Problem requirements |
Each line that follows should be printed again exactly as it stands.

Given data |
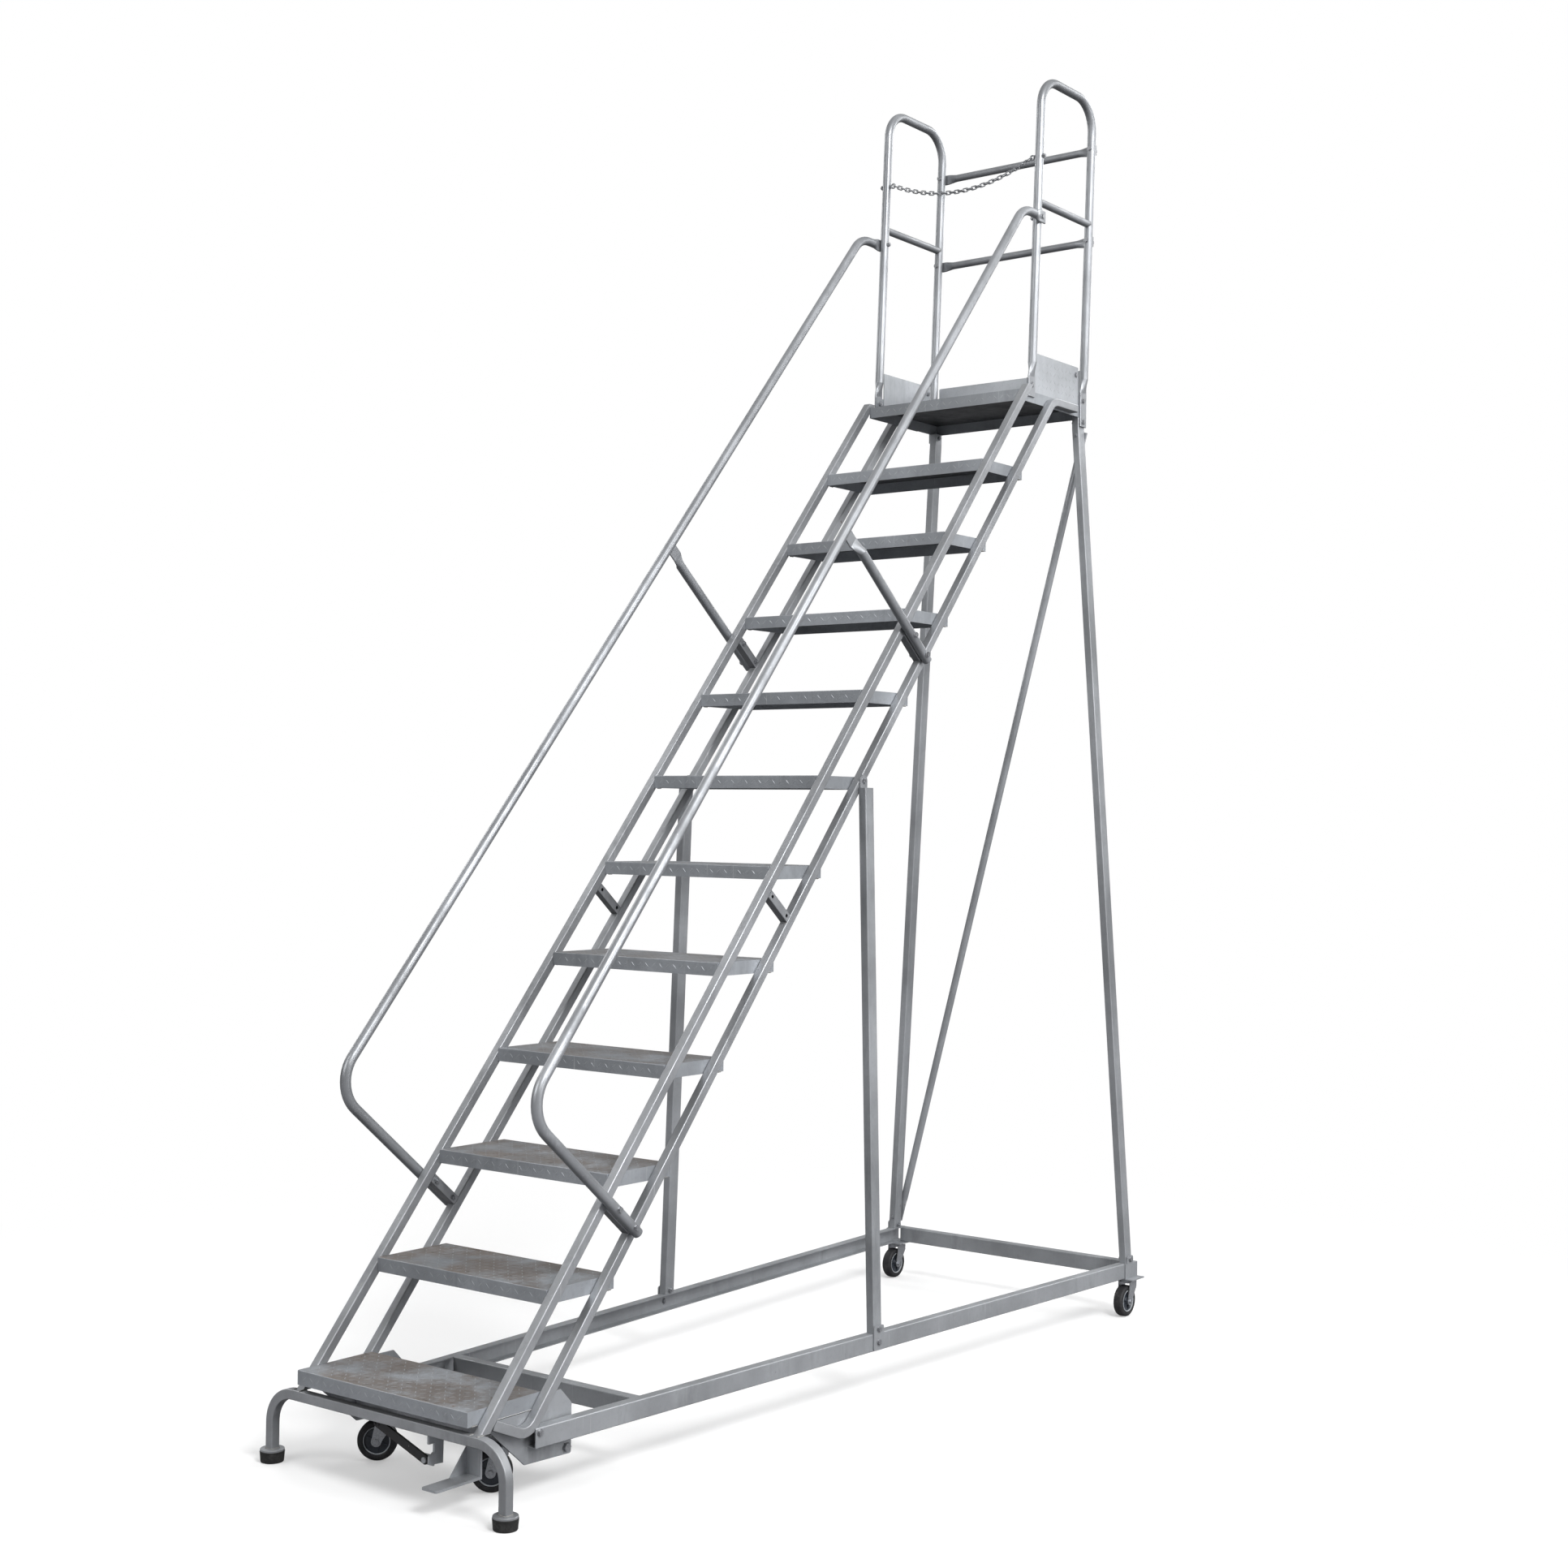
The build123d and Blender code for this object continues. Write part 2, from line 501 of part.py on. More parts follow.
RAIL_RUN = RAIL_RUN + (HANDRAIL_TOP_Z - SECOND_STEP_Z) * ALONG[1]
STAY_SHARE = (BRACKETS[2] - BRACKETS[0]) / (RAIL_RUN - BRACKETS[0])
STAY_TOP_X = HANDRAIL_LOW_X + (HANDRAIL_TOP_X - HANDRAIL_LOW_X) * STAY_SHARE
STAY_TOP = Vector(STAY_TOP_X, *slope_point(-HANDRAIL_OFFSET, BRACKETS[2]))
GRIP_LOW = Vector(HANDRAIL_LOW_X, *slope_point(-HANDRAIL_OFFSET, BRACKETS[0]))
STAY_TAPER = 36.0
STAY_TONGUE = 46.0
with BuildPart() as handrail_right:
    with BuildLine() as grip:
        FilletPolyline(
            (HANDRAIL_LOW_X, *slope_point(TUBE_END, BRACKETS[0])),
            (HANDRAIL_LOW_X, *slope_point(-HANDRAIL_OFFSET, BRACKETS[0])),
            (HANDRAIL_TOP_X, slope_y(-HANDRAIL_OFFSET, HANDRAIL_TOP_Z), HANDRAIL_TOP_Z),
            (HANDRAIL_TOP_X, HANDRAIL_POST_Y - GRIP_END, HANDRAIL_TOP_Z),
            radius=HANDRAIL_BEND,
        )
    with BuildSketch(Plane(grip.line @ 0, x_dir=(1, 0, 0), z_dir=grip.line % 0)):
        Circle(ROUND)
        Circle(ROUND - ROUND_WALL, mode=Mode.SUBTRACT)
    sweep(path=grip.line)
    with BuildSketch(Plane(grip.line @ 0, x_dir=(1, 0, 0), z_dir=grip.line % 0)):
        Circle(ROUND - PLUG_INSET)
    extrude(amount=END_PLUG)
    grip_end = Plane(grip.line @ 1, x_dir=(1, 0, 0), z_dir=(0, 1, 0))
    flat_end(grip_end, ROUND, TONGUE_WIDTH, GRIP_TAPER, GRIP_TONGUE)
    drill_x(HANDRAIL_TOP_X, HANDRAIL_POST_Y, HANDRAIL_TOP_Z, BOLT_RADIUS + HOLE_GAP, 3 * FLAT)
    for behind in HOLES:
        drill_x(HANDRAIL_LOW_X, *slope_point(behind, BRACKETS[0]), BOLT_RADIUS + HOLE_GAP, 4 * ROUND)
keep("handrail_right", handrail_right)
keep("handrail_left", mirrored(handrail_right))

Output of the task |
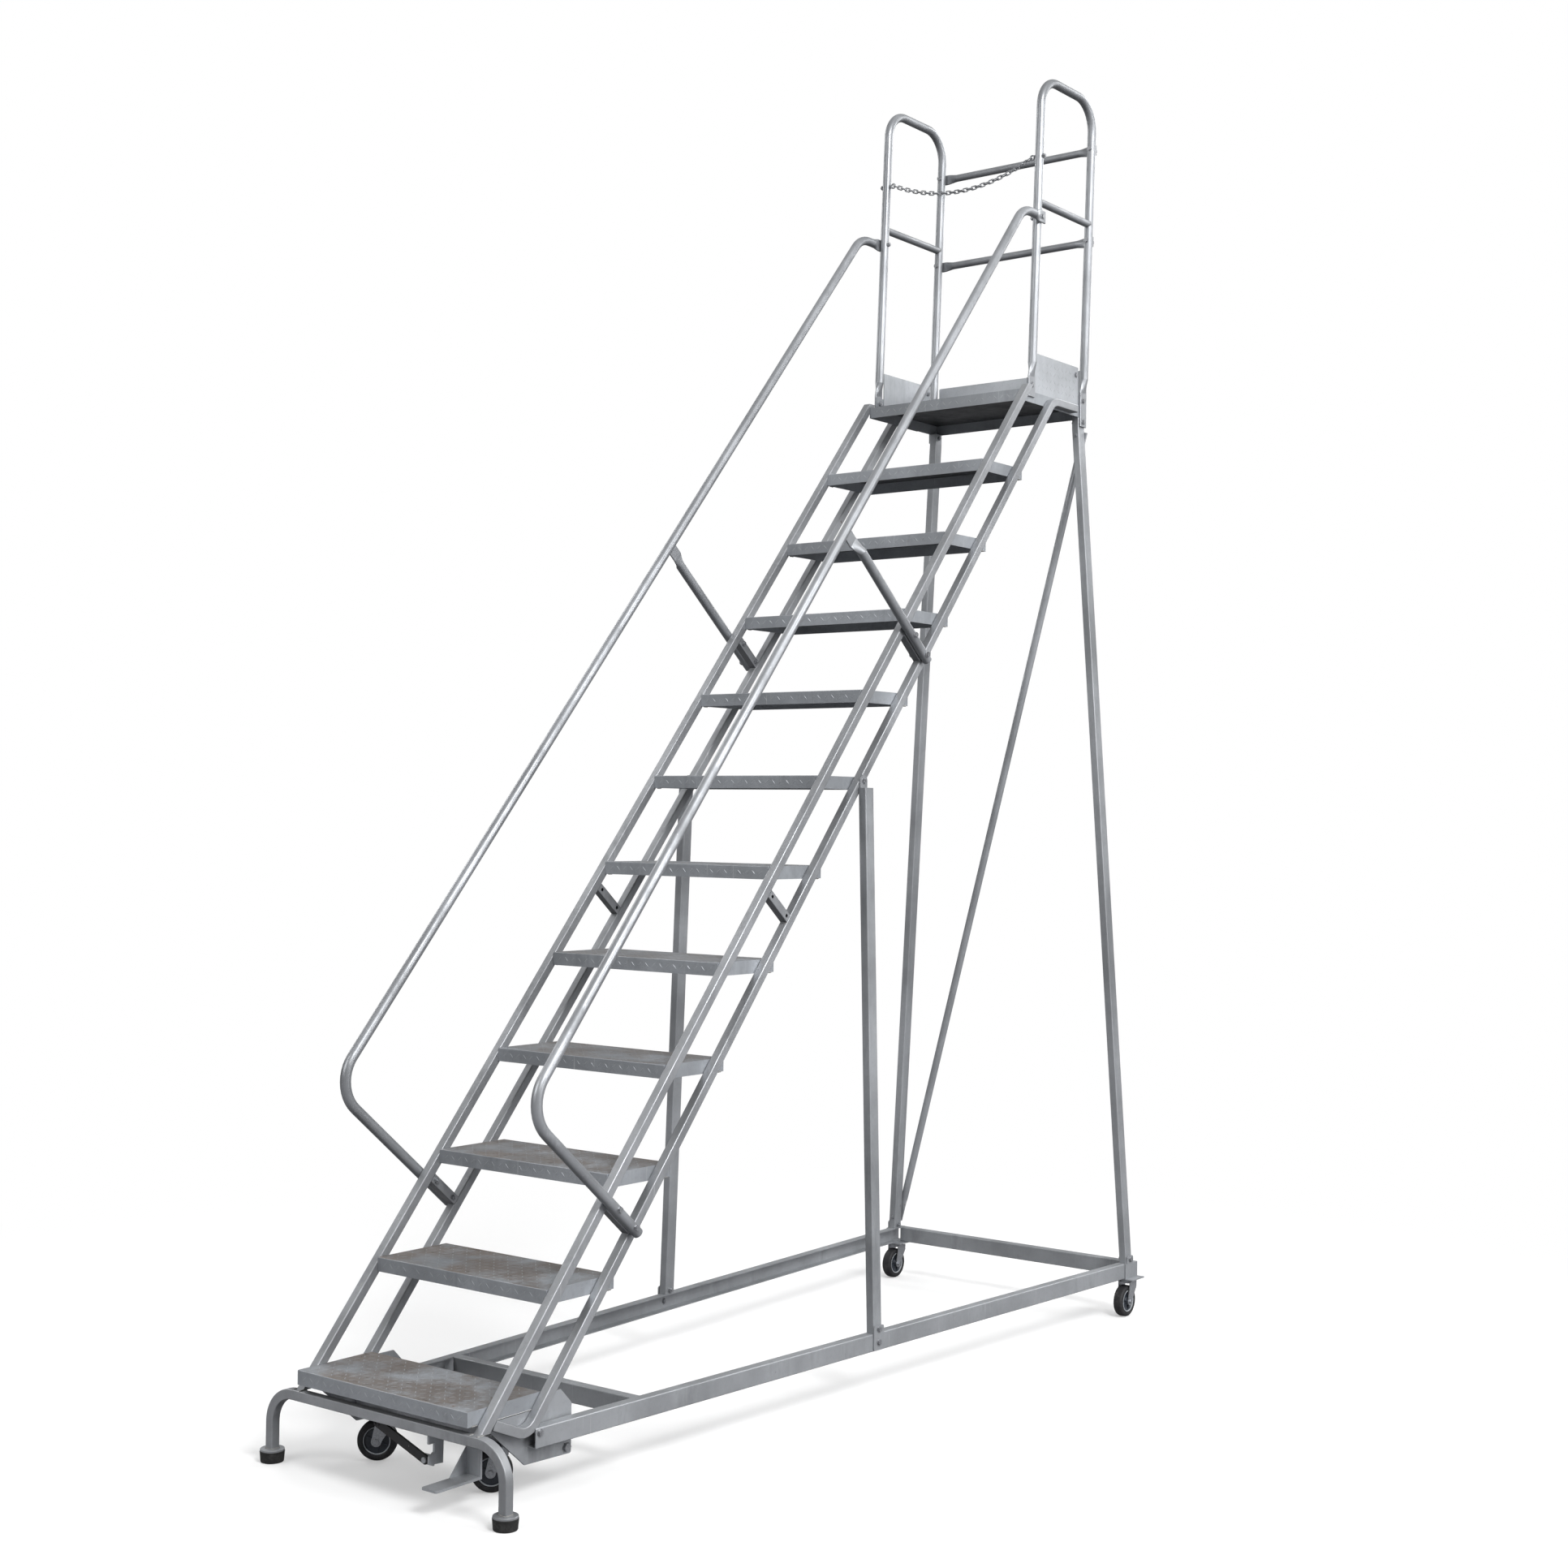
The build123d and Blender code for this object continues. Write part 2, from line 501 of part.py on. More parts follow.
RAIL_RUN = RAIL_RUN + (HANDRAIL_TOP_Z - SECOND_STEP_Z) * ALONG[1]
STAY_SHARE = (BRACKETS[2] - BRACKETS[0]) / (RAIL_RUN - BRACKETS[0])
STAY_TOP_X = HANDRAIL_LOW_X + (HANDRAIL_TOP_X - HANDRAIL_LOW_X) * STAY_SHARE
STAY_TOP = Vector(STAY_TOP_X, *slope_point(-HANDRAIL_OFFSET, BRACKETS[2]))
GRIP_LOW = Vector(HANDRAIL_LOW_X, *slope_point(-HANDRAIL_OFFSET, BRACKETS[0]))
STAY_TAPER = 36.0
STAY_TONGUE = 46.0
with BuildPart() as handrail_right:
    with BuildLine() as grip:
        FilletPolyline(
            (HANDRAIL_LOW_X, *slope_point(TUBE_END, BRACKETS[0])),
            (HANDRAIL_LOW_X, *slope_point(-HANDRAIL_OFFSET, BRACKETS[0])),
            (HANDRAIL_TOP_X, slope_y(-HANDRAIL_OFFSET, HANDRAIL_TOP_Z), HANDRAIL_TOP_Z),
            (HANDRAIL_TOP_X, HANDRAIL_POST_Y - GRIP_END, HANDRAIL_TOP_Z),
            radius=HANDRAIL_BEND,
        )
    with BuildSketch(Plane(grip.line @ 0, x_dir=(1, 0, 0), z_dir=grip.line % 0)):
        Circle(ROUND)
        Circle(ROUND - ROUND_WALL, mode=Mode.SUBTRACT)
    sweep(path=grip.line)
    with BuildSketch(Plane(grip.line @ 0, x_dir=(1, 0, 0), z_dir=grip.line % 0)):
        Circle(ROUND - PLUG_INSET)
    extrude(amount=END_PLUG)
    grip_end = Plane(grip.line @ 1, x_dir=(1, 0, 0), z_dir=(0, 1, 0))
    flat_end(grip_end, ROUND, TONGUE_WIDTH, GRIP_TAPER, GRIP_TONGUE)
    drill_x(HANDRAIL_TOP_X, HANDRAIL_POST_Y, HANDRAIL_TOP_Z, BOLT_RADIUS + HOLE_GAP, 3 * FLAT)
    for behind in HOLES:
        drill_x(HANDRAIL_LOW_X, *slope_point(behind, BRACKETS[0]), BOLT_RADIUS + HOLE_GAP, 4 * ROUND)
keep("handrail_right", handrail_right)
keep("handrail_left", mirrored(handrail_right))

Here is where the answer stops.